Prompt: Set down only the lines running from the one with "flange_edge = curve([flange_edge_x, foot_t" to the one with "before = set(bpy.data.objects)", both lines included, exactly as they stand, please.

Dataset records:
- - - - -
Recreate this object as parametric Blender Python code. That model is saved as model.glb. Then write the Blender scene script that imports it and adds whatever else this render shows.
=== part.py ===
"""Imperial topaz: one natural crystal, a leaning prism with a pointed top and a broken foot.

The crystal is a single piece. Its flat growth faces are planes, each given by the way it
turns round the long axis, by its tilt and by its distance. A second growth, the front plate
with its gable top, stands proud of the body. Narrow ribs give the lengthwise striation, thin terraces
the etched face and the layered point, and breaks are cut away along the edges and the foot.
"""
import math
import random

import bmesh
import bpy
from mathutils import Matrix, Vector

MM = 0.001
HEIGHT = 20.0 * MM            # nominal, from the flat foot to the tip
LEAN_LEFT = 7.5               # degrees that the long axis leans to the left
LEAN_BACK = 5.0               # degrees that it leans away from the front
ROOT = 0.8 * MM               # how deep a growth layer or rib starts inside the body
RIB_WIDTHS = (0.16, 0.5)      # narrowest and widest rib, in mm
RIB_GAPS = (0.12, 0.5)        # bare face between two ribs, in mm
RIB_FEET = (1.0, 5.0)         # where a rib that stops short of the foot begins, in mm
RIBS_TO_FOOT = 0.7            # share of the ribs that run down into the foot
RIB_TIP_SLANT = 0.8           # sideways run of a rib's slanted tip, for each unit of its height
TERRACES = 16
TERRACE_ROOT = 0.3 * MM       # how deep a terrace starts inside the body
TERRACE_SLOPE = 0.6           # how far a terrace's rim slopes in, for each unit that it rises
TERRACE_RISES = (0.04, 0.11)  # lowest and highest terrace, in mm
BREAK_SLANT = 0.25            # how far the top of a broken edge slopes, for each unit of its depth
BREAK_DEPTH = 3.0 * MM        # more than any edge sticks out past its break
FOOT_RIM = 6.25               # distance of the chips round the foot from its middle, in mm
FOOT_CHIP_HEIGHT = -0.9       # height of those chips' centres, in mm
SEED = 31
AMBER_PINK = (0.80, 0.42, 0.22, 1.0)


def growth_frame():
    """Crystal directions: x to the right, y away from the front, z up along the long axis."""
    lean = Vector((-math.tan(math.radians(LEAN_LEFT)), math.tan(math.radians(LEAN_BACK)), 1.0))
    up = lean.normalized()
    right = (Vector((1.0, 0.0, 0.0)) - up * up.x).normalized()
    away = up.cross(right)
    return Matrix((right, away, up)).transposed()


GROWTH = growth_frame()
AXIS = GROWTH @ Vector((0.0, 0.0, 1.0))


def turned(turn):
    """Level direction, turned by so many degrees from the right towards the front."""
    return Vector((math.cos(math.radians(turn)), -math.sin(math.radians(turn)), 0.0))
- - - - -
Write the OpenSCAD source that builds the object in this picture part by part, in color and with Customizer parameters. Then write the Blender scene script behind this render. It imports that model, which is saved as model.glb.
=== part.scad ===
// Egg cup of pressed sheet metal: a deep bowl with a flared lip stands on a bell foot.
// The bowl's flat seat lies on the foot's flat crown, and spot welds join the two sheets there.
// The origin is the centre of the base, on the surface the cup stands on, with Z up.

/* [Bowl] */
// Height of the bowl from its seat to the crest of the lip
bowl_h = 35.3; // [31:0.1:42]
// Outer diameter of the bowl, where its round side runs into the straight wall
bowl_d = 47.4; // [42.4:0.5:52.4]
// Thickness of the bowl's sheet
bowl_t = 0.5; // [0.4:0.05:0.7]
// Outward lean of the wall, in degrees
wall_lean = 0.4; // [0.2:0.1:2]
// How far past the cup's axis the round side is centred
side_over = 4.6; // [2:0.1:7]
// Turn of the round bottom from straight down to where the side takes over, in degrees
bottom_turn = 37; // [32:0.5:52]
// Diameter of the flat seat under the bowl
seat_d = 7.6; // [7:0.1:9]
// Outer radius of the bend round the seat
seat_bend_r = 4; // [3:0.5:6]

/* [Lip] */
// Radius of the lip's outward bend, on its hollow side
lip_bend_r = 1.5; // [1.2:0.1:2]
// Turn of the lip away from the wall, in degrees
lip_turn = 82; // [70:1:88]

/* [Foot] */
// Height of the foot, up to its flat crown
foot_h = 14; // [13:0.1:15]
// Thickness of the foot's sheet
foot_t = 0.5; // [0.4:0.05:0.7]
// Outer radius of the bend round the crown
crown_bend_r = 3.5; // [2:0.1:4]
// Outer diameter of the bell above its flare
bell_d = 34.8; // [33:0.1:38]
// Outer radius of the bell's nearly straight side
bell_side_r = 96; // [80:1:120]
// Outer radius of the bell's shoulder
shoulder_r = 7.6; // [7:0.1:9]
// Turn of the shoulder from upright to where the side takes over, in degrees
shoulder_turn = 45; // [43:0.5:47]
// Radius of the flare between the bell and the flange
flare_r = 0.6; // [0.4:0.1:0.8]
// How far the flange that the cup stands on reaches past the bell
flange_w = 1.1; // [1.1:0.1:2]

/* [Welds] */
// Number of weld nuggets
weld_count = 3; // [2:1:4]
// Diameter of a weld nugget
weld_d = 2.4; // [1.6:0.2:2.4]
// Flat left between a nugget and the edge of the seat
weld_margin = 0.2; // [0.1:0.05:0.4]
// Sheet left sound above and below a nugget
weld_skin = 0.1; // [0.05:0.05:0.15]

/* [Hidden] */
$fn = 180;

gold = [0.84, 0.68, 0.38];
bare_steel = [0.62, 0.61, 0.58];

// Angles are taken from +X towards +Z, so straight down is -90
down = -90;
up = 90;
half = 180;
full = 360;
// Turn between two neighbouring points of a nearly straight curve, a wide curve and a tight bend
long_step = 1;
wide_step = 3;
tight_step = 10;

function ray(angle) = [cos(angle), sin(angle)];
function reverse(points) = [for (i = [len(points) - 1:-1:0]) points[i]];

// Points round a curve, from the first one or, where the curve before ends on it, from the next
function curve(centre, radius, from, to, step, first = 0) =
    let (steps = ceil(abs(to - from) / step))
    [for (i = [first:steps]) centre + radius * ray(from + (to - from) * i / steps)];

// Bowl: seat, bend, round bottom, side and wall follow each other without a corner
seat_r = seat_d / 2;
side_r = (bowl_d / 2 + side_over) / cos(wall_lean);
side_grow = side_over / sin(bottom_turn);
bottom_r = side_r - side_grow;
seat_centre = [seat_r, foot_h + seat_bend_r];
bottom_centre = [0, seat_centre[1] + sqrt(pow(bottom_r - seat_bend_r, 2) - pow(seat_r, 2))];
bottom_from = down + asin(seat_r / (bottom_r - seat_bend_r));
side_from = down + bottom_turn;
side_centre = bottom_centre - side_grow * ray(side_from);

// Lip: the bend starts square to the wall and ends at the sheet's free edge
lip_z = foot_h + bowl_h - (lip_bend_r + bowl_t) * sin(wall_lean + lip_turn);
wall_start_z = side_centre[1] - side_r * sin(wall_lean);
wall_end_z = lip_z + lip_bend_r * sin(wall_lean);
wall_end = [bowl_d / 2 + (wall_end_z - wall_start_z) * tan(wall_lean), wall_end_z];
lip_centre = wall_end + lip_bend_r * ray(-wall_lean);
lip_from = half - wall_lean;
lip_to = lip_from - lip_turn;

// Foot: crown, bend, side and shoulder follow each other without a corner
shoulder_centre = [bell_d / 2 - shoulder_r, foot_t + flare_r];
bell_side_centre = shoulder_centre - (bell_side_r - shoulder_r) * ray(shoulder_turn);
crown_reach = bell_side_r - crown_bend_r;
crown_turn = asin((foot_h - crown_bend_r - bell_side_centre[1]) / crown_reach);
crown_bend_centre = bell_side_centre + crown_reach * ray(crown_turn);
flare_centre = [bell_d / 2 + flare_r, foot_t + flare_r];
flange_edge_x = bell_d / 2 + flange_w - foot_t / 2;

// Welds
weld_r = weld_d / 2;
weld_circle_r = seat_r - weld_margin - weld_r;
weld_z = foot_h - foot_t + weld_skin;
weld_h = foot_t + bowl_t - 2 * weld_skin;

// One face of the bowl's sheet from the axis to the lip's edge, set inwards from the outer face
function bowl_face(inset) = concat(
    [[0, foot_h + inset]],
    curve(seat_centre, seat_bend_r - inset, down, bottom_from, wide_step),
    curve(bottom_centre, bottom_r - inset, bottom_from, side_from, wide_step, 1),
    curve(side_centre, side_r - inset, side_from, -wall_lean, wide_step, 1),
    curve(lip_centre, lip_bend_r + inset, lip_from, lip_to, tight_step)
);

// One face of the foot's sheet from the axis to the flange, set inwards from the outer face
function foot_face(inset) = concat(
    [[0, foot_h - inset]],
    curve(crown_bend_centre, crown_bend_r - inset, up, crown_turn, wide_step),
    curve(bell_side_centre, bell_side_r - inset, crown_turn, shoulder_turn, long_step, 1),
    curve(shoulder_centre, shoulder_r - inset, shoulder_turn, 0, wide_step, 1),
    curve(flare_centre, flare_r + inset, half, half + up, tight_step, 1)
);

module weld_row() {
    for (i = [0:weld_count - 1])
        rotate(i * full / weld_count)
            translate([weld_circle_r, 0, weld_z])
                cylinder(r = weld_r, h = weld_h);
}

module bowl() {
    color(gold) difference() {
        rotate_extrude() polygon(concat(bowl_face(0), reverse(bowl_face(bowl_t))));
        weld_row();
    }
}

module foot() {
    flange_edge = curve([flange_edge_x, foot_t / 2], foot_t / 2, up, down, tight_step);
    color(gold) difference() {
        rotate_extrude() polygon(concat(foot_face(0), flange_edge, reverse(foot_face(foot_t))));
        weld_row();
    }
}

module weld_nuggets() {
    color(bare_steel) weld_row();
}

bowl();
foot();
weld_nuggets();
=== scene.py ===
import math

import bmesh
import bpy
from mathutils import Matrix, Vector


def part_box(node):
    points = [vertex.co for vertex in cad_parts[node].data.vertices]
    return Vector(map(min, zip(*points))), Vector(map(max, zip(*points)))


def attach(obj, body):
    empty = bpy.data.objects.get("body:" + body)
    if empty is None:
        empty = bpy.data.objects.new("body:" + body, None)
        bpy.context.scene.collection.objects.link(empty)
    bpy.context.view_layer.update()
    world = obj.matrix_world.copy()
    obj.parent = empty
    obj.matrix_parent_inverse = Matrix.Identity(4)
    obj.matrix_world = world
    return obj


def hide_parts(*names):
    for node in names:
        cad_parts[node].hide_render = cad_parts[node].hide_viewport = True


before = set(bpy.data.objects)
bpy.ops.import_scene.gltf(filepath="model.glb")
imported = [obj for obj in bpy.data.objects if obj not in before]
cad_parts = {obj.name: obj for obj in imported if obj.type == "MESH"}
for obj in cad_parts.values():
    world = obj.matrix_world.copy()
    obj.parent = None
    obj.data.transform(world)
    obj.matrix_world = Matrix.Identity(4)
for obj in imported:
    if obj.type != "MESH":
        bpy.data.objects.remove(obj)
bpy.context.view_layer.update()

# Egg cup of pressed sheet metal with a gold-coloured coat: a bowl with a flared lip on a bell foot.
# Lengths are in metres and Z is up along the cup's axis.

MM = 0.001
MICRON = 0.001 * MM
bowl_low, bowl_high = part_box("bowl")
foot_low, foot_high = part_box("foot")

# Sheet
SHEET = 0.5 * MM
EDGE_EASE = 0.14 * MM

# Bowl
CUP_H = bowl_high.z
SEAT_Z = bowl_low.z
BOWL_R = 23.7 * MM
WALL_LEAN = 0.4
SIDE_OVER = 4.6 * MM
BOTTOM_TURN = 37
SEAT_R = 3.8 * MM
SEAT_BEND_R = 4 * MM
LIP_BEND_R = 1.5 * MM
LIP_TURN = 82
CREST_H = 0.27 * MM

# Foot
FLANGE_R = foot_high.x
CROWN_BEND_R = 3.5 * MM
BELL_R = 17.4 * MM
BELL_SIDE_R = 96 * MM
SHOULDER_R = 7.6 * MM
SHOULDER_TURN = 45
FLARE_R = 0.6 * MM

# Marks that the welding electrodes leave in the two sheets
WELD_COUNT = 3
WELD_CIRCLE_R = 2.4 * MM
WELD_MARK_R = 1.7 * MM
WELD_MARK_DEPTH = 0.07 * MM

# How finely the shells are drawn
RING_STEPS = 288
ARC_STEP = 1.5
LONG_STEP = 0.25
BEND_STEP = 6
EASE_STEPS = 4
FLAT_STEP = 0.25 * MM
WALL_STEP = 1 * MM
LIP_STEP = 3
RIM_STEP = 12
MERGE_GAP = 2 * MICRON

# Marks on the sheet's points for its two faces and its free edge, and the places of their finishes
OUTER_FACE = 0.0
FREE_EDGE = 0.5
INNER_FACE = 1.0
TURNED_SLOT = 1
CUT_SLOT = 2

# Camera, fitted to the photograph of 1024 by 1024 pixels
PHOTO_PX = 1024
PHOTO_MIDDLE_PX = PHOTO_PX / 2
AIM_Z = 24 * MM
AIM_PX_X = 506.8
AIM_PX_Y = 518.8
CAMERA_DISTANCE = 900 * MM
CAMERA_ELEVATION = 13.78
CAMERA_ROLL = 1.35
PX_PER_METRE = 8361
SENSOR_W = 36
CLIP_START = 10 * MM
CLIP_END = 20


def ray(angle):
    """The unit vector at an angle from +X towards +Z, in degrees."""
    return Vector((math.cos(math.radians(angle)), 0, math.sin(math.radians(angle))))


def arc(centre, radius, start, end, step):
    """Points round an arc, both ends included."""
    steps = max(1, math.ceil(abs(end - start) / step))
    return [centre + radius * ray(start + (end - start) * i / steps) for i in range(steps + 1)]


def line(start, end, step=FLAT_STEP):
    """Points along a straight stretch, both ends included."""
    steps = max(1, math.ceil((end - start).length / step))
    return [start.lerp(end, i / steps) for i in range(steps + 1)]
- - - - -
Response to the task:
    flange_edge = curve([flange_edge_x, foot_t / 2], foot_t / 2, up, down, tight_step);
    color(gold) difference() {
        rotate_extrude() polygon(concat(foot_face(0), flange_edge, reverse(foot_face(foot_t))));
        weld_row();
    }
}

module weld_nuggets() {
    color(bare_steel) weld_row();
}

bowl();
foot();
weld_nuggets();
=== scene.py ===
import math

import bmesh
import bpy
from mathutils import Matrix, Vector


def part_box(node):
    points = [vertex.co for vertex in cad_parts[node].data.vertices]
    return Vector(map(min, zip(*points))), Vector(map(max, zip(*points)))


def attach(obj, body):
    empty = bpy.data.objects.get("body:" + body)
    if empty is None:
        empty = bpy.data.objects.new("body:" + body, None)
        bpy.context.scene.collection.objects.link(empty)
    bpy.context.view_layer.update()
    world = obj.matrix_world.copy()
    obj.parent = empty
    obj.matrix_parent_inverse = Matrix.Identity(4)
    obj.matrix_world = world
    return obj


def hide_parts(*names):
    for node in names:
        cad_parts[node].hide_render = cad_parts[node].hide_viewport = True


before = set(bpy.data.objects)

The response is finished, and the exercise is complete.